Math Teacher Steve Willott Uses Smart Phones in the Classroom to Engage His Students


By Andrew Reese

Coming after the short era of flip phones, smartphones are quickly becoming a staple in the average student’s toolbox. But, the limitless potential of smartphones makes it easy for students to find themselves straying away from their classwork and slipping into a game or social media platform.

“I’m pretty sure if you walked into a classroom and watched everyone in the class, each person would check their phone at least once,” senior Emilee Statzer said.

The usage of smartphones in class has increased exponentially over the past 10 years. This means teachers, such as math teacher Steve Willott, have to constantly adapt to the new trends and changing features with phones. Even before the smartphone came out teachers had to deal with advanced texters on flip phones.

“A lot of the kids were really good at staring at you with their hands in their pockets typing a text to their friends,” Willott said.

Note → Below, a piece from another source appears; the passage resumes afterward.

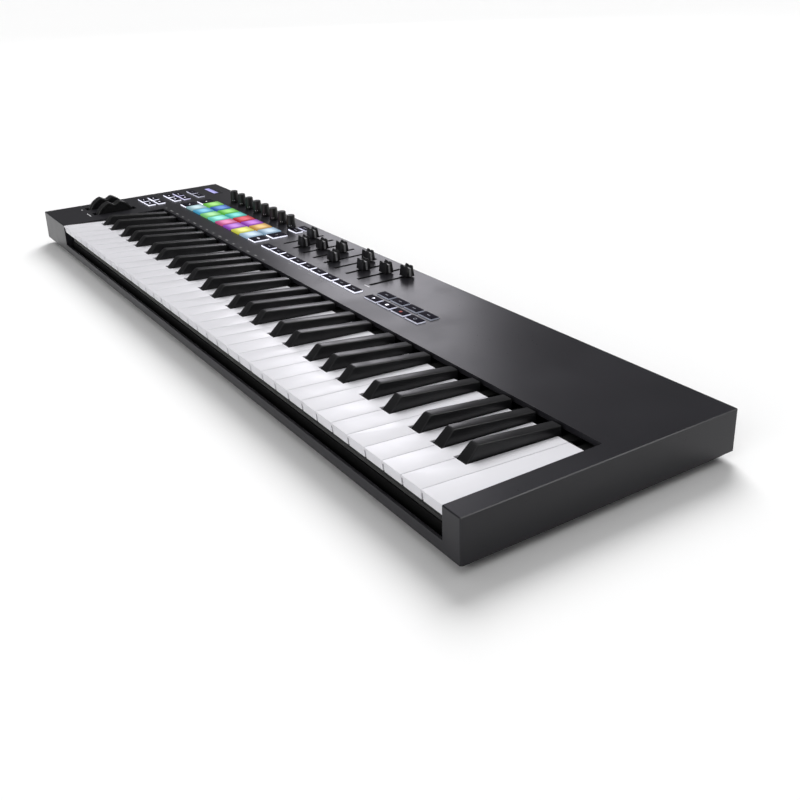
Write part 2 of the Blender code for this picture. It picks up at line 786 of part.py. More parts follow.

Willott is restyling his lesson plans in order to take his students phones and use them for more educational material. From Kahoot to Desmos, the online graphing calculator, Willott’s students have no shortage of fun activities that utilize their devices.

“It’s just a way faster, better use of our time,” Willott said.

However, the convenience of smartphones is a curse as much as it is a blessing. With the abundance and popularity of smartphones, they’ve become a constant nuisance for teachers trying to give lessons. Student’s reliance on their phones for entertainment and help with everyday tasks creates a strong pull to use them.

“I think if it’s just sitting there at least half of you wants to pick it up and not do anything productive for the next hour,” junior Jay Scott said.

Despite this downside, Willott has overcome it by making sure his students balance their electronic and non-electronic school work.

“There’s plenty of times where I’m not expecting the kids to bring the book with them,” Willott said. “I’ll say, ‘Just look this up. You can find this online,’ or something like that.”